PROVIDED MATERIAL:
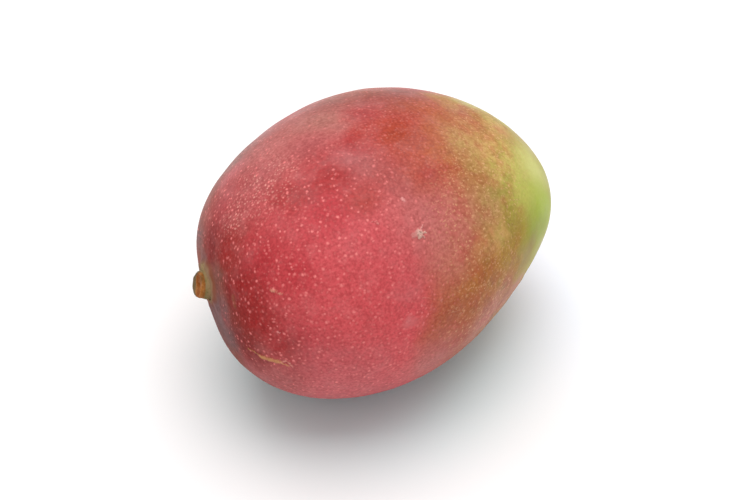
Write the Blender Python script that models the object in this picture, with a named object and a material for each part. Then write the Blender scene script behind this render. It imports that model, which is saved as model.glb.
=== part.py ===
"""A ripe mango as picked, lying on its cheek, with the cut stub of its stem.

The fruit is one solid. Its stem end points to -X, its apex to +X and its near
flank to -Y. It stands on a small flat spot, whose centre is the origin. The stub
is a woody piece of its own, seated in a shallow socket at the stem end.
"""

import math

import bmesh
import bpy
from mathutils import Euler, Matrix, Vector

MM = 0.001

# The fruit's driving sizes: stem end to apex, flank to flank, cheek to cheek
LENGTH = 118 * MM
WIDTH = 97 * MM
THICKNESS = 88 * MM

# How full each end is beside an ellipsoid of the same size, and how much the
# flanks and the cheeks draw in from the middle towards the apex
STEM_END_FULLNESS = 1.14
APEX_FULLNESS = 0.77
WIDTH_TAPER = 0.145
THICKNESS_TAPER = 0.08

# The far flank stands this much further towards the apex than the near one
SLANT = 0.22

# Soft swells and hollows of the skin: where from the middle, how high, how wide
SKIN_FORMS = {
    "near shoulder falls away": ((-0.75, -1.0, 0.15), -2.1 * MM, math.radians(27)),
    "far shoulder stands up": ((-2.25, 1.0, 0.25), 2.7 * MM, math.radians(13.5)),
    "basin round the stem": ((-1.0, -0.1, 0.0), -2.4 * MM, math.radians(13)),
    "skin rises to the stem": ((-1.0, 0.04, 0.0), 0.9 * MM, math.radians(8)),
    "flat beside the apex": ((0.94, -1.0, -0.16), -1.9 * MM, math.radians(15.5)),
    "faint beak": ((1.0, 0.25, -0.2), 0.9 * MM, math.radians(9)),
}

# How the fruit settles on its cheek, and how much of it is pressed flat
APEX_DROP = math.radians(2.9)
ROLL = math.radians(-0.5)
FLAT_DEPTH = 0.7 * MM

# The mesh: slices round the long axis, and rings from stem end to apex
SLICES = 80
RINGS = 58

# The stem stub, measured along its own axis from the skin that it comes out of
STUB_RADIUS = 4.3 * MM
COLLAR_RADIUS = 4.7 * MM
STUB_STANDS_OUT = 2.7 * MM
COLLAR_HEIGHT = 0.8 * MM
RIM_ROUNDING = 0.5 * MM
CUT_FACE_DISH = 0.6 * MM
PITH_RADIUS = 1.1 * MM
PITH_DEPTH = 0.4 * MM
STUB_SEAT_DEPTH = 2.2 * MM
STUB_SLICES = 36
STUB_LOBES = ((3, 0.025, 0.4), (5, 0.018, 1.9))

# The stub sits just off the stem pole, and leans upwards and towards the far flank
STUB_DIRECTION = (-1.0, -0.008, -0.012)
STUB_LEANS_UP = math.radians(14.2)
STUB_LEANS_FAR = math.radians(8.2)

# Clearance all round the seated stub
SEAT_GAP = 0.3 * MM

SKIN_RED = (0.56, 0.075, 0.075, 1.0)
STEM_BROWN = (0.32, 0.17, 0.055, 1.0)


def clear_scene():
    for obj in list(bpy.data.objects):
        bpy.data.objects.remove(obj)


def make_material(name, colour, roughness):
    material = bpy.data.materials.new(name)
    material.use_nodes = True
    shader = material.node_tree.nodes["Principled BSDF"]
    shader.inputs["Base Color"].default_value = colour
    shader.inputs["Roughness"].default_value = roughness
    shader.inputs["Metallic"].default_value = 0.0
    return material


def add_object(name, bm, material, sharp_angle):
    mesh = bpy.data.meshes.new(name)
    bm.to_mesh(mesh)
    bm.free()
    mesh.materials.append(material)
    mesh.shade_smooth()
    mesh.set_sharp_from_angle(angle=sharp_angle)
    obj = bpy.data.objects.new(name, mesh)
    bpy.context.collection.objects.link(obj)
    return obj


def fullness(along, taper):
    """The flank's stand-out at along, -1 at the stem end to 1 at the apex, beside an ellipsoid's."""
    both_ends = (STEM_END_FULLNESS + APEX_FULLNESS) / 2 - 1
    uneven_ends = (APEX_FULLNESS - STEM_END_FULLNESS) / 2 + taper
    return 1 - taper * along + both_ends * along**2 + uneven_ends * along**3


def skin_point(direction):
    """The skin's point in a direction from the middle, before the fruit settles on its cheek."""
    across = direction.y * WIDTH / 2 * fullness(direction.x, WIDTH_TAPER)
    upward = direction.z * THICKNESS / 2 * fullness(direction.x, THICKNESS_TAPER)
    point = Vector((direction.x * LENGTH / 2 + SLANT * across, across, upward))
    for towards, height, spread in SKIN_FORMS.values():
        closeness = direction.dot(Vector(towards).normalized())
        point += direction * height * math.exp((closeness - 1) / spread**2)
    return point


def settle():
    """Turns the fruit from its own long axis to the way it lies."""
    return Euler((ROLL, APEX_DROP, 0)).to_matrix().to_4x4()


def fruit_body():
    """The closed skin, lying with its flat spot's centre at the origin, and the shift that put it there."""
    bm = bmesh.new()
    bmesh.ops.create_uvsphere(bm, u_segments=SLICES, v_segments=RINGS, radius=1)
    stem_pole_to_minus_x = Matrix.Rotation(math.radians(-90), 4, "Y")
    bmesh.ops.transform(bm, matrix=stem_pole_to_minus_x, verts=bm.verts)
    for vert in bm.verts:
        vert.co = skin_point(vert.co.normalized())
    bmesh.ops.transform(bm, matrix=settle(), verts=bm.verts)

    floor_height = min(vert.co.z for vert in bm.verts) + FLAT_DEPTH
    everything = bm.verts[:] + bm.edges[:] + bm.faces[:]
    cut = bmesh.ops.bisect_plane(
        bm,
        geom=everything,
        plane_co=(0, 0, floor_height),
        plane_no=(0, 0, 1),
        clear_inner=True,
    )
    rim = [item for item in cut["geom_cut"] if isinstance(item, bmesh.types.BMEdge)]
    flat_spot = bmesh.ops.contextual_create(bm, geom=rim)["faces"][0]
    bmesh.ops.recalc_face_normals(bm, faces=bm.faces)

    to_origin = Matrix.Translation(-flat_spot.calc_center_median_weighted())
    bmesh.ops.transform(bm, matrix=to_origin, verts=bm.verts)
    return bm, to_origin


def stub_outline():
    """(radius, height) down the stub's side, from the pith at the middle of its cut face to its seat."""
    rim_corner = [
        (
            STUB_RADIUS - RIM_ROUNDING + RIM_ROUNDING * math.sin(turn),
            STUB_STANDS_OUT - RIM_ROUNDING + RIM_ROUNDING * math.cos(turn),
        )
        for turn in (0, math.radians(45), math.radians(90))
    ]
    dish_floor = STUB_STANDS_OUT - CUT_FACE_DISH
    return [
        (0, dish_floor - PITH_DEPTH),
        (PITH_RADIUS * 0.6, dish_floor - PITH_DEPTH * 0.8),
        (PITH_RADIUS, dish_floor),
        (STUB_RADIUS * 0.6, dish_floor + CUT_FACE_DISH * 0.25),
        *rim_corner,
        (STUB_RADIUS, COLLAR_HEIGHT * 1.6),
        (COLLAR_RADIUS, COLLAR_HEIGHT * 0.6),
        (COLLAR_RADIUS, -STUB_SEAT_DEPTH),
        (0, -STUB_SEAT_DEPTH),
    ]


def lobed(point):
    """Draws a point of the round stub in or out, so that its section is a little lobed like a real stem's."""
    turn = math.atan2(point.y, point.x)
    swell = sum(size * math.cos(count * turn + start) for count, size, start in STUB_LOBES)
    inward = 1 + swell - sum(size for _, size, _ in STUB_LOBES)
    return Vector((point.x * inward, point.y * inward, point.z))


def stub_body():
    bm = bmesh.new()
    verts = [bm.verts.new((radius, 0, height)) for radius, height in stub_outline()]
    edges = [bm.edges.new(pair) for pair in zip(verts, verts[1:])]
    bmesh.ops.spin(
        bm,
        geom=verts + edges,
        cent=(0, 0, 0),
        axis=(0, 0, 1),
        angle=math.tau,
        steps=STUB_SLICES,
        use_merge=True,
    )
    bmesh.ops.remove_doubles(bm, verts=bm.verts, dist=0.01 * MM)
    for vert in bm.verts:
        vert.co = lobed(vert.co)
    bmesh.ops.recalc_face_normals(bm, faces=bm.faces)
    return bm


def stub_place(to_origin):
    """Stands the stub's own +Z out of the stem end, leaning as the real one does."""
    stem_end = to_origin @ settle() @ skin_point(Vector(STUB_DIRECTION).normalized())
    outward = Vector((-1, math.tan(STUB_LEANS_FAR), math.tan(STUB_LEANS_UP)))
    turn = outward.to_track_quat("Z", "Y").to_matrix().to_4x4()
    return Matrix.Translation(stem_end) @ turn


def cut_socket(fruit, place):
    """A plain round socket in the skin, a little wider and deeper than the stub's root."""
    bm = bmesh.new()
    depth = STUB_SEAT_DEPTH + SEAT_GAP
    mouth = STUB_STANDS_OUT
    bmesh.ops.create_cone(
        bm,
        cap_ends=True,
        segments=STUB_SLICES,
        radius1=COLLAR_RADIUS + SEAT_GAP,
        radius2=COLLAR_RADIUS + SEAT_GAP,
        depth=depth + mouth,
        matrix=Matrix.Translation((0, 0, (mouth - depth) / 2)),
    )
    mesh = bpy.data.meshes.new("socket_cutter")
    bm.to_mesh(mesh)
    bm.free()
    cutter = bpy.data.objects.new("socket_cutter", mesh)
    bpy.context.collection.objects.link(cutter)
    cutter.matrix_world = place
    cutter.hide_render = True
    cutter.display_type = "WIRE"
    socket = fruit.modifiers.new("socket", "BOOLEAN")
    socket.operation = "DIFFERENCE"
    socket.solver = "EXACT"
    socket.object = cutter
    return cutter


def main():
    clear_scene()
    skin = make_material("mango_skin", SKIN_RED, 0.45)
    wood = make_material("dry_stem", STEM_BROWN, 0.8)

    mango = bpy.data.objects.new("mango", None)
    bpy.context.collection.objects.link(mango)

    fruit_mesh, to_origin = fruit_body()
    fruit = add_object("mango_fruit", fruit_mesh, skin, math.radians(30))
    fruit.parent = mango

    place = stub_place(to_origin)
    stub = add_object("stem_stub", stub_body(), wood, math.radians(40))
    stub.matrix_world = place
    stub.parent = mango

    cutter = cut_socket(fruit, place)
    cutter.parent = mango


main()
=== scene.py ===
import math

import bpy
import numpy as np
from mathutils import Euler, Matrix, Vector


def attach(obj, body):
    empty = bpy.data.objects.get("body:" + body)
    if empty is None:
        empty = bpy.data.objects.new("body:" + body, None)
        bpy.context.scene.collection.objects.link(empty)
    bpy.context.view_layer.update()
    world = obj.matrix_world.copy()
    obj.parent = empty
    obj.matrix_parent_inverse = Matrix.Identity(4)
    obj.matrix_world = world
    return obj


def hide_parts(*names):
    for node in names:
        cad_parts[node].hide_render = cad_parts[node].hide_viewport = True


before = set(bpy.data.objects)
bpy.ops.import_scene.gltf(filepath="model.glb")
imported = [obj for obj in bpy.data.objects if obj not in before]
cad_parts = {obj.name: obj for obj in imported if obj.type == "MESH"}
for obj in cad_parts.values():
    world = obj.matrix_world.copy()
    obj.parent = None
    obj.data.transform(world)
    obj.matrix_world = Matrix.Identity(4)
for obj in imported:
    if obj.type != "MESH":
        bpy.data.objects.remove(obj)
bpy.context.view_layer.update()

# A ripe mango on a white table, seen from above its near flank.
# Lengths are millimetres in the settings and while a shape is worked out, and metres in the meshes.
# Angles in the settings are degrees, but where a lobe or a ridge starts is in radians.
mm = 0.001
noiseRange = (0.3, 0.7)  # nearly all values of a noise are in it


def deselectAll():
    bpy.ops.object.select_all(action="DESELECT")


def unit(x, y, z):
    direction = np.array([x, y, z], float)
    return direction / np.linalg.norm(direction)


def smooth(low, high, values):
    part = np.clip((values - low) / (high - low), 0, 1)
    return part * part * (3 - 2 * part)


def pointsOf(obj):
    points = np.zeros(len(obj.data.vertices) * 3, np.float32)
    obj.data.vertices.foreach_get("co", points)
    return points.reshape(-1, 3).astype(float)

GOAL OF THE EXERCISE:
Search the listing above for the string "transform". Copy every line that contains it.

CORRECT OUTPUT:
    bmesh.ops.transform(bm, matrix=stem_pole_to_minus_x, verts=bm.verts)
    bmesh.ops.transform(bm, matrix=settle(), verts=bm.verts)
    bmesh.ops.transform(bm, matrix=to_origin, verts=bm.verts)
    obj.data.transform(world)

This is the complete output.